Of course this wasn’t the last revision. Even with the joints working the seat was still a little rickety. He moved to the next plywood thickness offered, redesigning the files to match. His final stool works like a charm, with five or six of them fitting on one standard sheet of plywood.

36 thoughts on “Many Iterations Of A Plywood Stool That Requires No Glue

  1. Nicely done.
    You might want to revise your design to a four leg stool if possible. You will find the three leg stool inherently tippy and they are actually now banned in our labs.
    Cheers

    1. 3 legs bad, 4 legs good?

      What bizarro world are you living in?

      The astronomy & photography worlds, among others, wait with bated breath for why they should throw out their tripods, and use, erm, quadods instead.

      1. I would suggest you look at modern ergonomics standards for industrial furniture and workplace safety rules then. Unless, of course, you are the type who likes to climb on top of your telescope equatorial tripod stand….. I’ll go get a beer now!!! Cheers.

      2. 3 legs are good for leveling, not stability. Imagine how much of a pain it would be to adjust four legs to level; you have to shorten two at any time to have any hope of haste.

        If you draw a perimeter around the stool legs, and then lines from center of the stool to the perimeter, you will notice the three shortest lines are much shorter than the four shortest (something like a lever for the stool to resist your arse with). If you put a force along one of those lines, you’ll notice the weight will transfer off of one of the legs much sooner with a tripod than a four legged stool.

        Also three legged stools have to have a shorter base, otherwise the legs might interfere with your own or the seat would be awkwardly wide. As proven by tables and couches, this isn’t a problem for four legged furniture.

        1. Given a similar area for one to plonk ones arse on, the legs on a 4-leg stool will be vertical, while those on the 3-leg stool will splay out.

          The ‘splay out’ bit gives the 3-leg stool a better centre of gravity, however that same property make them take up more space, hence unpopular amongst publicans due to the reduced arse-to-bar ratio.

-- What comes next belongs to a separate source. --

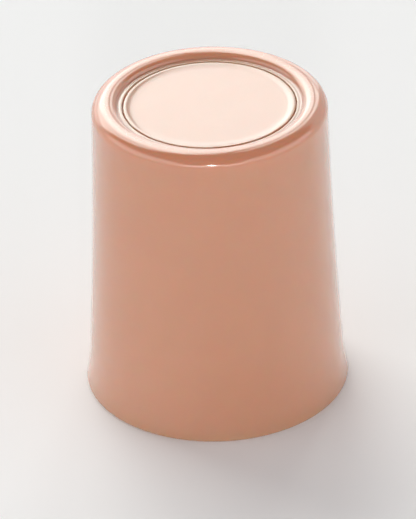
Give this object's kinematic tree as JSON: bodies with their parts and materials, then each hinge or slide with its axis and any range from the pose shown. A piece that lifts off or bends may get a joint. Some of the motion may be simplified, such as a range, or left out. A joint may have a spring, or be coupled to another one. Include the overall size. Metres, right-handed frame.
{
  "type": "dappen dish",
  "caption": "Small round double-walled cup with a flared mouth, a round-bottomed well for liquids and a rounded foot ring around a flush base disc, stored mouth down.",
  "frame": {"origin": "centre of the rim's plane, which the dish rests on when it is stored mouth down", "axes": "+Z along the dish's axis, from the rim to the base; turn it over to use it"},
  "size_m": [0.036, 0.036, 0.0429],
  "materials": {
    "shell": "glossy moulded peach plastic",
    "cup": "satin moulded peach plastic, solvent-proof",
    "disc": "glossy moulded peach plastic"
  },
  "bodies": {
    "root": {"outer_shell": "shell", "inner_cup": "cup", "base_disc": "disc"}
  },
  "joints": []
}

  2. Does the UK have personal injury lawyers? How long will that ring hold up with people putting their feet on it, standing on it, etc.? Plywood does not have a lot of strength in tension or bending in a piece that shape.

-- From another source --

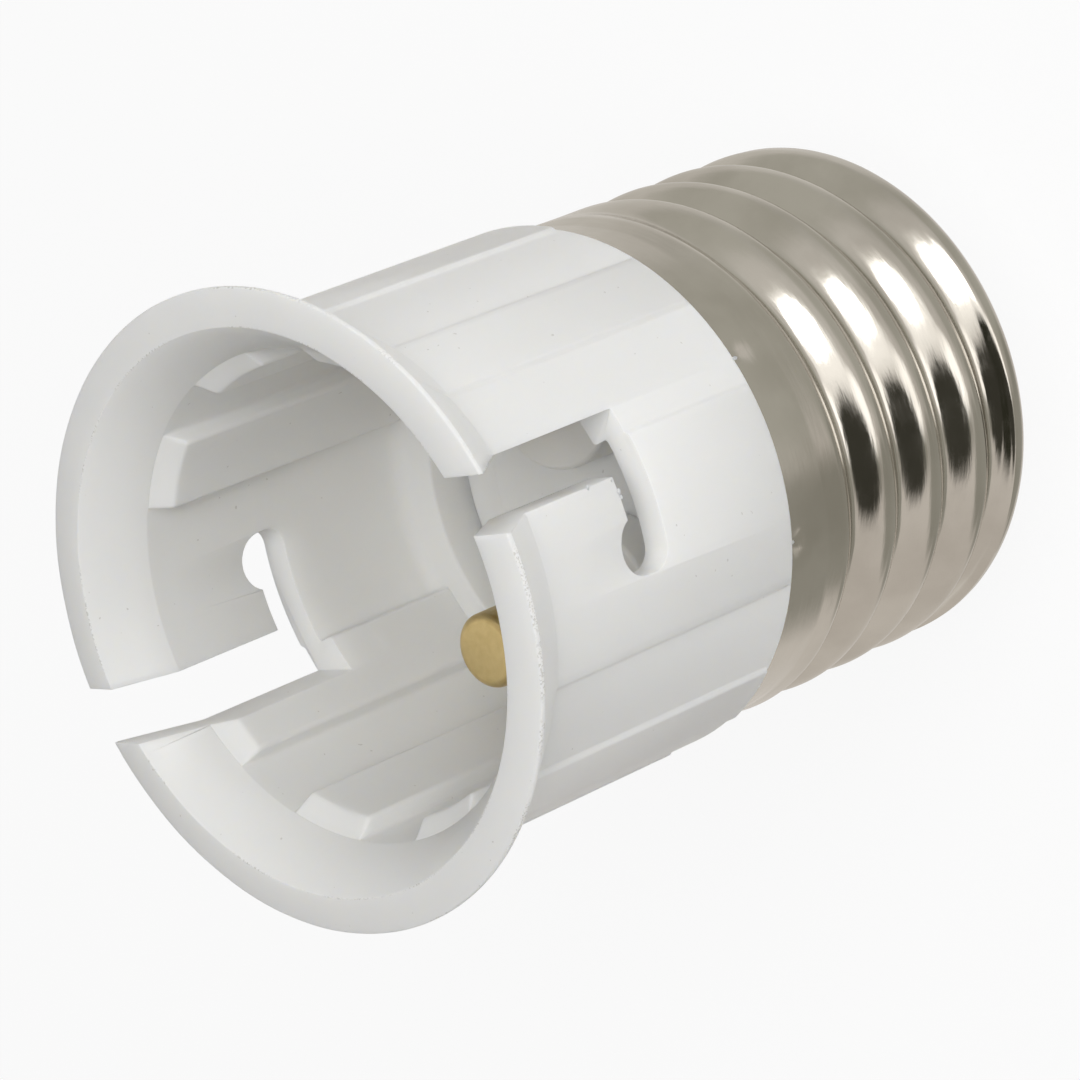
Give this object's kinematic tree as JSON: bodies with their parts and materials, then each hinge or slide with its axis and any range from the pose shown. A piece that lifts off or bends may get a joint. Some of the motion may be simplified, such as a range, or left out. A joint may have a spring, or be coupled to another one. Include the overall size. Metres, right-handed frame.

    YMMV but I would not want something like that for a long-term shop fixture.

    1. I gotta agree with you about distrusting that ring. Plus it would suck to lift it up by the seat to move it, and have the legs possibly fall out of their slots. A bit of glue or some kind of fastener is warranted there.

      I love the simplicity and economy of the design, but like most cheap modern mass-produced furniture, it’s only strong in one direction. Avoiding things like that is the reason I DIY in the first place, so mimicking it seems odd to me.

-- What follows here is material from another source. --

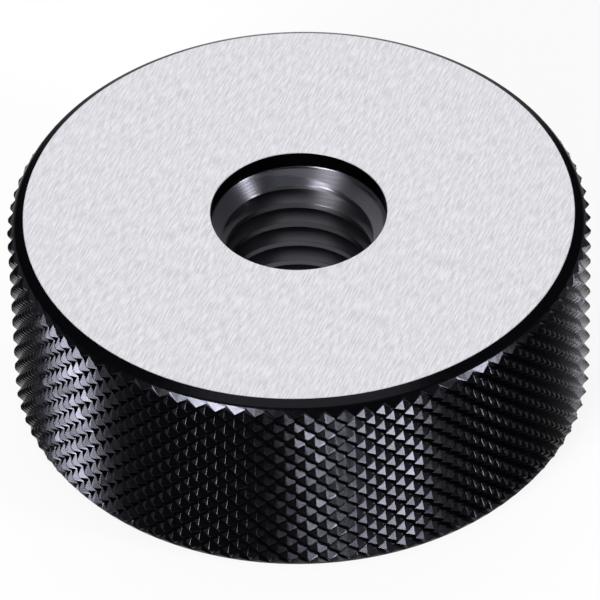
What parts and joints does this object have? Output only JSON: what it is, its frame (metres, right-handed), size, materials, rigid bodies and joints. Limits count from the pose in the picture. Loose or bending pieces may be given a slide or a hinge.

      1. The ring is perfectly usable a a foot rest but bends a fair bit if you stand on it.

        The chance of the legs falling out is nill, you need a rubber mallet and a *lot* of force to remove them after fitting. I designed the interference fit very carefully so this would be true.

    2. Plywood is stronger than you think, and the entire point of plywood is to give strength to a piece like that.

      Whether that piece will support 100kg or so (a person standing on it) is another matter, if not make it thicker. It’s not hard to check.

  3. This could put Ikea out of business, just CNC your pattern into the plywood at the plant and flat ship a load of them to the store, all the customer needs is a cheap hack saw. (Hey don’t laugh, people buy cheap crap from Ikea!)

  4. In the wood working world, glue is considered cheating and to compensate for something poorly made and requiring assistance. I admire the thought behind the design, including the material strength, type and design concerns. Good job for working within the confines of a problem. And more legs being better? Hmmm, … I think the height to width ratio, or the center of gravity location would be a better way to measure.

    1. >>>
      In the wood working world, glue is considered cheating and to compensate for something poorly made and requiring assistance.
      >>>

      That is complete and total nonsense. Typically; brads are used to hold joints together until the glue dries, and doing so enables the project to last much longer than if it were held together with nails that ultimately loose their grip as the wood dries and shrinks causing those nail holes to enlarge.

  5. The irony is that the full metric size plywood sheet, 1220 by 2440 mm is almost exactly 48 by 96 inches, or 4×8 feet, give or take a couple hundreds of an inch. Even the 12 mm thickness corresponds to 1/2 inch imperial plywood, because the actual imperial standard half inch plywood is in reality 15/32 inches which is almost precisely 11.9 mm. You can’t even manufacture plywood to within 0.1 mm tolerances because humidity makes it swell and shrink.

    He didn’t actually need to convert the designs because the construction and woodworking industries are all using imperial stock, only measured in metric, same as with plumbing, tools etc. where a nominally 19mm socket is actually a 3/4 inch socket.

    That’s because you can usually find a metric size that fits so close to the original imperial size that they simply keep the tolerances around the old size, manufacture the old size, and stamp a metric size on the label.

    1. For example:

      “There was a brief pause in proceedings to discover 18mm sheet is actually 17.7mm and needs a 17.5mm slot to make the interference fit work.”

      The EU standard (EN 315) specifies the 18mm thickness as between 17.1 – 18.7 at 10% moisture. It’s actually within the imperial 3/4″ ply, which is actually 23/32″ with 1/32 inch tolerance.

        1. Whenever you see metric figures that look like they might be evenly divided by three, or are very close to something that is, you can pretty much guess that they’re based on imperial measures, because that indicates that there’s a foot hidden in the figure somewhere. That’s because a foot is roughly 30 centimeters (304.8mm)

          It’s also useful to remember that an inch is roughly a quarter of a decimeter. (25.4mm) so for small measures, things that are close to divide by four might actually be inches, or thous/mils as they tend to be in electronics.